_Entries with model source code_
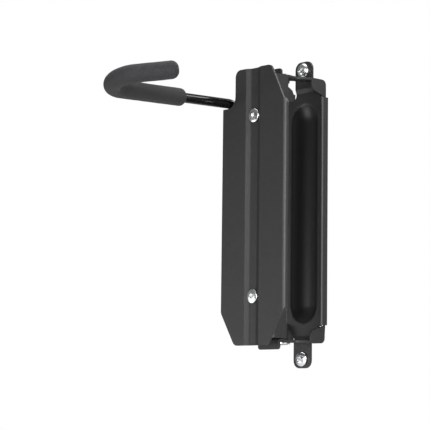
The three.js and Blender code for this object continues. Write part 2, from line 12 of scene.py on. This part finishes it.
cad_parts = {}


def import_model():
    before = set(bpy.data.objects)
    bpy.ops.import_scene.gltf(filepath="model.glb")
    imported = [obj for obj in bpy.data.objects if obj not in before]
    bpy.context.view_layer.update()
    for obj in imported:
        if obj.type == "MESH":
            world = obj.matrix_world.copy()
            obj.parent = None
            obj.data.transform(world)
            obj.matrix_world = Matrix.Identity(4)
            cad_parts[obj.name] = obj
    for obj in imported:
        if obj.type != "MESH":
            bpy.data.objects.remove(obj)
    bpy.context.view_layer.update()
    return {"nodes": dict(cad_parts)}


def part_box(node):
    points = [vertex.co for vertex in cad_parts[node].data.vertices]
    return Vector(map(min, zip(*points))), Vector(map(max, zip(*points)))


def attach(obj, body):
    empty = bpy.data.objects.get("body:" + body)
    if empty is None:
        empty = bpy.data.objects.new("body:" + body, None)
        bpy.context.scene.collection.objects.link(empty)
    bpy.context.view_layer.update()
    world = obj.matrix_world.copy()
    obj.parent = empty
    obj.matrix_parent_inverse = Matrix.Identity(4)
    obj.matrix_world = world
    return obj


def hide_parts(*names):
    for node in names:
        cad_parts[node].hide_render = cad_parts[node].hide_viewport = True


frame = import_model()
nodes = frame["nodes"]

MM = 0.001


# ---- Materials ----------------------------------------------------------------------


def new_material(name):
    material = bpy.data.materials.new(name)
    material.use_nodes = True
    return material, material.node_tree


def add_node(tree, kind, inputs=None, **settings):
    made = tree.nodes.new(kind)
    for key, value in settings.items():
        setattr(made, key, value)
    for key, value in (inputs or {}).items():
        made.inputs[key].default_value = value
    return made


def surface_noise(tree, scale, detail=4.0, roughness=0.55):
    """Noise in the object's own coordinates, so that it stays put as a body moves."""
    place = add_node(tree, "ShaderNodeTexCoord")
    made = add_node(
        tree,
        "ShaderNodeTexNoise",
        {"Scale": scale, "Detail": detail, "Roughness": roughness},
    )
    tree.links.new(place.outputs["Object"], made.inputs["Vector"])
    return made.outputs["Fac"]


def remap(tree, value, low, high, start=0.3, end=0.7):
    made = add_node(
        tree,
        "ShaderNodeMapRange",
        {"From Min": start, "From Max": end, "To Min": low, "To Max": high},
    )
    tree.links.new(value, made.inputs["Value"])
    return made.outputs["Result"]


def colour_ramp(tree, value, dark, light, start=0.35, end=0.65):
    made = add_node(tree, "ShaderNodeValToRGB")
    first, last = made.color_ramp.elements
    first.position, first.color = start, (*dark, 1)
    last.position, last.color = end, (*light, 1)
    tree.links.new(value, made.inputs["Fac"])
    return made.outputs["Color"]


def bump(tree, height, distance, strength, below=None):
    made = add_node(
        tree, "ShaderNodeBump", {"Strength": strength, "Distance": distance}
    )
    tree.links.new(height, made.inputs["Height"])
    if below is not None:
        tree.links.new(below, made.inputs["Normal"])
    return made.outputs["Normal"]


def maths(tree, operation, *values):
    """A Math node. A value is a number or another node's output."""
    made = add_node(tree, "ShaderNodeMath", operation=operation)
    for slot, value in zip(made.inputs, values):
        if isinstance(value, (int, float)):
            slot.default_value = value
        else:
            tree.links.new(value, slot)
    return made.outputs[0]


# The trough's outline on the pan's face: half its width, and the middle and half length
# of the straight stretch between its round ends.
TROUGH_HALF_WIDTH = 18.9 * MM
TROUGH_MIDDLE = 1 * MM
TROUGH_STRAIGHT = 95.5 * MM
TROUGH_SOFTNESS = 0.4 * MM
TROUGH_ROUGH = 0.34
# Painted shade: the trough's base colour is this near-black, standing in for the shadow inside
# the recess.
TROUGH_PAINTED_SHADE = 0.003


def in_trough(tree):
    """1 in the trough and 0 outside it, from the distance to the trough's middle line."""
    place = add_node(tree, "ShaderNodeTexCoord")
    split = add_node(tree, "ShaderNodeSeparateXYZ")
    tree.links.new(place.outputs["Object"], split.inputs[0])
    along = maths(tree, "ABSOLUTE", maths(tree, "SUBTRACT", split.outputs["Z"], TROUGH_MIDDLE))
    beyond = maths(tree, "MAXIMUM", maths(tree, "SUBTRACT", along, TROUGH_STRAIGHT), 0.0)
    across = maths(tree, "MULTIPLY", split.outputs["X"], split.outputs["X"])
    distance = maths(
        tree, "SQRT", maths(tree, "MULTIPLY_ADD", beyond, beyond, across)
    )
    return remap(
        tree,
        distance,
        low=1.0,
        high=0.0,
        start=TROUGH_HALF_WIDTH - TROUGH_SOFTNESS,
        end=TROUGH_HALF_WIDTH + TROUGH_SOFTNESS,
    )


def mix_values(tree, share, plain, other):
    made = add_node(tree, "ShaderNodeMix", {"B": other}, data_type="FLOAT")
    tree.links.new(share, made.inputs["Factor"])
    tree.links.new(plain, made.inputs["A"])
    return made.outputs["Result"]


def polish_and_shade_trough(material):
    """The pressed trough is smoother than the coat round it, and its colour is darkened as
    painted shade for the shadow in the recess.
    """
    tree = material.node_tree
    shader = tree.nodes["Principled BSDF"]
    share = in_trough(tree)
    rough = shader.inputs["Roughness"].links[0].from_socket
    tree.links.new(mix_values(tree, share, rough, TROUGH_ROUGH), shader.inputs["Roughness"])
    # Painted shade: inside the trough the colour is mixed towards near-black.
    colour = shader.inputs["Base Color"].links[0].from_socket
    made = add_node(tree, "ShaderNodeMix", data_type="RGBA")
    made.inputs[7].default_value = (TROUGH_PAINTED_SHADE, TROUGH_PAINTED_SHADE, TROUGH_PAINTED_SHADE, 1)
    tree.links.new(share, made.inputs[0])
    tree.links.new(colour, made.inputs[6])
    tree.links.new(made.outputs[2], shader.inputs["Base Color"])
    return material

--

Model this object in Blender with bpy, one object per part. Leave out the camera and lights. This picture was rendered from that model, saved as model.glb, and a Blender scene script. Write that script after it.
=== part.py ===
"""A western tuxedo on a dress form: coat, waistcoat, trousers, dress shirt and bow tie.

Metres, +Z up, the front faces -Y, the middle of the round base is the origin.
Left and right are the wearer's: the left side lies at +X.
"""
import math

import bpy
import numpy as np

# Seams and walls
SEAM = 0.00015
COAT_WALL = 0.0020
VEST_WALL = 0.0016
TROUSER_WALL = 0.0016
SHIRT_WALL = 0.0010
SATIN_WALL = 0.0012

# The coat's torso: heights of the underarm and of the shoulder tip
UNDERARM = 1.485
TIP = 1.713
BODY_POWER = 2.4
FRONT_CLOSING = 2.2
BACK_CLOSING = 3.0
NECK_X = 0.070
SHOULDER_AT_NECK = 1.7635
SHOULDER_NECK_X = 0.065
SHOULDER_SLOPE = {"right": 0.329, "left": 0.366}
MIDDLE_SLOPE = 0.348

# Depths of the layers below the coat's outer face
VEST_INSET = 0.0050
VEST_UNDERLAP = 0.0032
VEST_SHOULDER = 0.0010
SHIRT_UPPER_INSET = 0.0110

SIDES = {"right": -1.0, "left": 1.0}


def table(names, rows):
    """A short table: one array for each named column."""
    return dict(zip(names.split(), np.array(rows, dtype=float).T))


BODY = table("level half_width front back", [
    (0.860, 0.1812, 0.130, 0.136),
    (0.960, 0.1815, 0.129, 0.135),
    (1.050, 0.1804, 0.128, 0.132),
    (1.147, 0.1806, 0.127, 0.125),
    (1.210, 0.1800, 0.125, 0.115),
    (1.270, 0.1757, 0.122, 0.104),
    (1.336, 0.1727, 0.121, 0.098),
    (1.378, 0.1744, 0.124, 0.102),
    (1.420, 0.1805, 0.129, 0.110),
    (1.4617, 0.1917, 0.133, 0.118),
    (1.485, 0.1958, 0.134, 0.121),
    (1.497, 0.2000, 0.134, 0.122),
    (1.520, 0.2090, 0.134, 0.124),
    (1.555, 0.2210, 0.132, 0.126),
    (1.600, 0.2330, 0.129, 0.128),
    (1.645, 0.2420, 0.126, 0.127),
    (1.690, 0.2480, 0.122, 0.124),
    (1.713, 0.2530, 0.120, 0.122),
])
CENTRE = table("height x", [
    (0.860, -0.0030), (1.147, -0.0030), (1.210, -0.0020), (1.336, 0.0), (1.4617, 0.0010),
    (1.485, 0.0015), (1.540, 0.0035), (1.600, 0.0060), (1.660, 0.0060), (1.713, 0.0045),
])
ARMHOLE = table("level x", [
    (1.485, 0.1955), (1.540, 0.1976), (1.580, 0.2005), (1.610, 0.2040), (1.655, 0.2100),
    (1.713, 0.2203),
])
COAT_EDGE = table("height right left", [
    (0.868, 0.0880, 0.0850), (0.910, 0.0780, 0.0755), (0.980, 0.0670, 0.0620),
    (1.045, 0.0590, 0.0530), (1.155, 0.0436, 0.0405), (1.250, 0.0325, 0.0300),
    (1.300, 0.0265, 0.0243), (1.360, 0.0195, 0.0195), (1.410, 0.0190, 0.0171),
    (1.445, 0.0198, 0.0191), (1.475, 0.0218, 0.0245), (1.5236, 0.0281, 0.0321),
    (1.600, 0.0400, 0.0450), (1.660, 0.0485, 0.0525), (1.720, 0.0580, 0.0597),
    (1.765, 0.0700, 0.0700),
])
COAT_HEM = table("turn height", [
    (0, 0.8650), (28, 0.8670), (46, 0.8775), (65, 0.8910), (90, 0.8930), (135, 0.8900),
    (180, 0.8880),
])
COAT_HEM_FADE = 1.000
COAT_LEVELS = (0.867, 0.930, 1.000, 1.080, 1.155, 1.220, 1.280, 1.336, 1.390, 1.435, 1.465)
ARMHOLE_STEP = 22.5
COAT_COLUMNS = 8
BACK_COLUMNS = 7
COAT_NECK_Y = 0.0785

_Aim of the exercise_
Examine the entries and report how many of their lines contain the string "copy", giving no more than the number.

_Result of this exercise_
2